Tali capitanerie hanno inoltre riscontrato l’esistenza di carenze tecniche e operative che comportavano un evidente pericolo per la sicurezza, la salute o l’ambiente e richiedevano il fermo delle navi. La Sea Watch ha proposto, dinanzi al Tribunale amministrativo regionale per la Sicilia (Italia), due ricorsi volti all’annullamento di tali provvedimenti. In detto contesto, essa ha sostenuto che le capitanerie avrebbero violato i poteri di cui dispongono le autorità dello Stato di approdo, quali risultano dalla direttiva 2009/16, interpretata alla luce del diritto internazionale. Il Tribunale amministrativo regionale per la Sicilia ha proposto alla Corte talune questioni pregiudiziali allo scopo di chiarire l’estensione dei poteri di controllo e di fermo dello Stato di approdo sulle navi gestite dalle organizzazioni umanitarie. Nella sua sentenza pronunciata in data odierna, la Corte, riunita in Grande Sezione, dichiara, in primo luogo, che la direttiva 2009/16 è applicabile, in linea di principio, a qualsiasi nave che si trovi in un porto o nelle acque soggette alla giurisdizione di uno Stato membro e batta bandiera di un altro Stato membro, ivi comprese le navi gestite dalle organizzazioni umanitarie. In secondo luogo, la Corte sottolinea che la direttiva 2009/16, il cui scopo è migliorare l’osservanza delle norme di diritto internazionale e della legislazione dell’Unione relative alla sicurezza marittima, alla tutela dell’ambiente marino e alle condizioni di vita e di lavoro a bordo, deve essere interpretata tenendo conto delle norme di diritto internazionale che gli Stati membri sono tenuti a rispettare, a cominciare dalla convenzione sul diritto del mare 3 e dalla convenzione per la salvaguardia della vita umana in mare 4. La prima sancisce, in particolare, l’obbligo fondamentale di prestare soccorso alle persone in pericolo o in difficoltà in mare.

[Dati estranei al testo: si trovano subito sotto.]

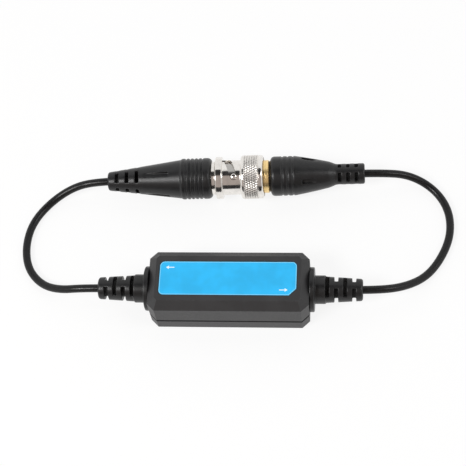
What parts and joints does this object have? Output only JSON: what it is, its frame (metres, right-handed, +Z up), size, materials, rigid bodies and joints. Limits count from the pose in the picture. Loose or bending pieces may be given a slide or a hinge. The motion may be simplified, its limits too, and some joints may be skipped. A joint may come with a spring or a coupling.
{
  "type": "ground loop isolator",
  "caption": "Small in-line video ground loop isolator: moulded case with slotted strain reliefs and thin coaxial leads that end in a bayonet jack and plug, mated with each other.",
  "frame": {"origin": "centre of the case's underside, on the surface that the object lies on", "axes": "+X along the case towards the lead with the plug, +Y from the case to the connectors, +Z up"},
  "size_m": [0.1426, 0.0589, 0.0156],
  "materials": {
    "case_plastic": "fine spark eroded texture",
    "label_blue": "printed satin overlay",
    "moulded_black": "soft moulded vinyl",
    "lead_black": "smooth soft vinyl jacket",
    "nickel": "bright nickel plate",
    "gold": "thin gold plate",
    "insulator_white": "turned white plastic",
    "board_green": "solder mask",
    "ferrite": "sintered ferrite",
    "copper": "enamelled wire",
    "film_case": "dipped film",
    "spring_steel": "drawn",
    "seal": "silicone",
    "wire_insulation": "foamed dielectric",
    "tinned_braid": "twisted braid"
  },
  "bodies": {
    "root": {"housing_bottom": "case_plastic", "housing_top": "case_plastic", "label": "label_blue", "circuit_board": "board_green", "transformer_core": "ferrite", "winding_primary": "copper", "winding_secondary": "copper", "capacitor_left": "film_case", "capacitor_right": "film_case", "strain_relief_left": "moulded_black", "strain_relief_right": "moulded_black", "cable_left": "lead_black", "cable_right": "lead_black", "signal_wire_left": "wire_insulation", "signal_wire_right": "wire_insulation", "braid_tail_left": "tinned_braid", "braid_tail_right": "tinned_braid", "spring_washer": "spring_steel", "gasket": "seal", "plug_body": "gold", "outer_contact": "gold", "plug_insulator": "insulator_white", "plug_pin": "gold", "plug_ferrule": "nickel", "plug_boot": "moulded_black"},
    "nut": {"coupling_nut": "nickel", "retaining_ring": "spring_steel"},
    "jack": {"jack_body": "nickel", "jack_insulator": "insulator_white", "jack_contact": "gold", "jack_ferrule": "nickel", "jack_boot": "moulded_black"}
  },
  "joints": [
    {"name": "nut_turn", "type": "hinge", "parent": "root", "child": "nut", "pos_m": [0, 0.041, 0.0073], "axis": [0.9994, 0.0349, 0], "range_deg": [0, 75]},
    {"name": "jack_draw", "type": "slide", "parent": "root", "child": "jack", "axis": [-0.9994, -0.0349, 0], "range_m": [0, 0.0024]}
  ],
  "couplings": [
    {"joint": "nut_turn", "follows": "jack_draw", "rad_per_m": 545.41}
  ]
}
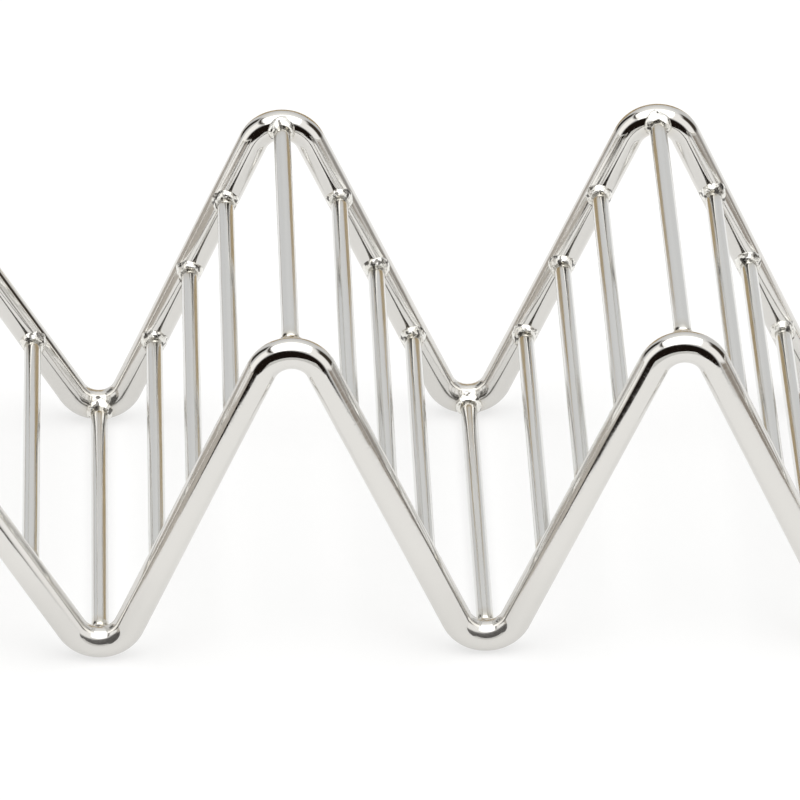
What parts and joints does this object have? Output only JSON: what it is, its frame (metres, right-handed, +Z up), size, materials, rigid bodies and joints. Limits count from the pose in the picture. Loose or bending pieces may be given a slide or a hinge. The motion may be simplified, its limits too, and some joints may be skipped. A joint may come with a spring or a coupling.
{
  "type": "toast rack",
  "caption": "Free-standing wire toast rack: two wave-bent frame wires joined by welded cross rods, holding slices upright in V-shaped slots.",
  "frame": {"origin": "under the middle valley, midway between the two frame wires, on the surface that the rack stands on", "axes": "+X along the rack, across the slots; +Y from the front frame wire to the rear one; +Z up"},
  "size_m": [0.1988, 0.08, 0.0581],
  "materials": {
    "frame_wire": "mirror-polished stainless steel wire",
    "cross_rod": "bright drawn stainless steel rod",
    "weld_metal": "stainless weld metal, as laid, lightly polished"
  },
  "bodies": {
    "root": {"end_bar_welds": "weld_metal", "front_frame_wire": "frame_wire", "front_rod_welds": "weld_metal", "left_arm_rod_1": "cross_rod", "left_arm_rod_2": "cross_rod", "left_arm_rod_3": "cross_rod", "left_inner_leg_rod_1": "cross_rod", "left_inner_leg_rod_2": "cross_rod", "left_inner_leg_rod_3": "cross_rod", "left_outer_leg_rod_1": "cross_rod", "left_outer_leg_rod_2": "cross_rod", "left_outer_leg_rod_3": "cross_rod", "left_peak_rod": "cross_rod", "left_valley_rod": "cross_rod", "middle_valley_rod": "cross_rod", "rear_frame_wire": "frame_wire", "rear_rod_welds": "weld_metal", "right_arm_rod_1": "cross_rod", "right_arm_rod_2": "cross_rod", "right_arm_rod_3": "cross_rod", "right_inner_leg_rod_1": "cross_rod", "right_inner_leg_rod_2": "cross_rod", "right_inner_leg_rod_3": "cross_rod", "right_outer_leg_rod_1": "cross_rod", "right_outer_leg_rod_2": "cross_rod", "right_outer_leg_rod_3": "cross_rod", "right_peak_rod": "cross_rod", "right_valley_rod": "cross_rod"}
  },
  "joints": []
}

La seconda dispone che le persone che si trovano, a seguito di un’operazione di soccorso in mare, a bordo di una nave, compresa una nave gestita da un’organizzazione umanitaria quale la Sea Watch, non devono essere computate in sede di verifica del rispetto delle norme di sicurezza in mare. Il numero di persone a bordo, anche ampiamente superiore a quello autorizzato, non può dunque costituire, di per sé solo, una ragione che giustifichi un controllo. Tuttavia, una volta che una nave del genere ha completato lo sbarco o il trasbordo di tali persone in un porto, lo Stato di approdo può sottoporla a un’ispezione diretta a controllare il rispetto delle norme di sicurezza in mare. A tal fine, occorre però che tale Stato dimostri, in maniera concreta e circostanziata, l’esistenza di indizi seri di un pericolo per la salute, la sicurezza, le condizioni di lavoro a bordo o l’ambiente. Spetta al giudice del rinvio verificare il rispetto di tali prescrizioni. In terzo luogo, per quanto riguarda l’estensione dei poteri dello Stato di approdo, la Corte rileva che quest’ultimo ha diritto, per dimostrare l’esistenza di indizi seri di un pericolo, di tenere conto del fatto che navi classificate e certificate come navi da carico da parte dello Stato di bandiera sono, in pratica, utilizzate per un’attività sistematica di ricerca e soccorso di persone. Per contro, lo Stato di approdo non può imporre che venga provato che tali navi dispongono di certificati diversi da quelli rilasciati dallo Stato di bandiera o che esse rispettano tutte le prescrizioni applicabili a una diversa classificazione.
Peraltro, nel caso in cui l’ispezione riveli l’esistenza di carenze, lo Stato di approdo può adottare le azioni correttive che ritenga necessarie. Tuttavia, queste ultime devono, in ogni caso, essere adeguate, necessarie e proporzionate. Lo Stato di approdo non può poi subordinare la revoca del fermo di una nave alla condizione che tale nave disponga di certificati diversi da quelli rilasciati dallo Stato di bandiera. Infine, nel caso in cui sia accertato, a seguito di un’ispezione effettuata dalle autorità dello Stato di approdo, che una nave battente bandiera di un altro Stato membro presenta carenze comportanti un pericolo per la sicurezza in mare, o addirittura un evidente pericolo che ne giustifichi il fermo, la Corte sottolinea l’importanza del principio di leale cooperazione, secondo il quale gli Stati membri, tra cui quello che riveste la qualità di Stato di approdo e quello che riveste la qualità di Stato di bandiera, sono tenuti a cooperare e a concertarsi nell’esercizio dei loro rispettivi poteri.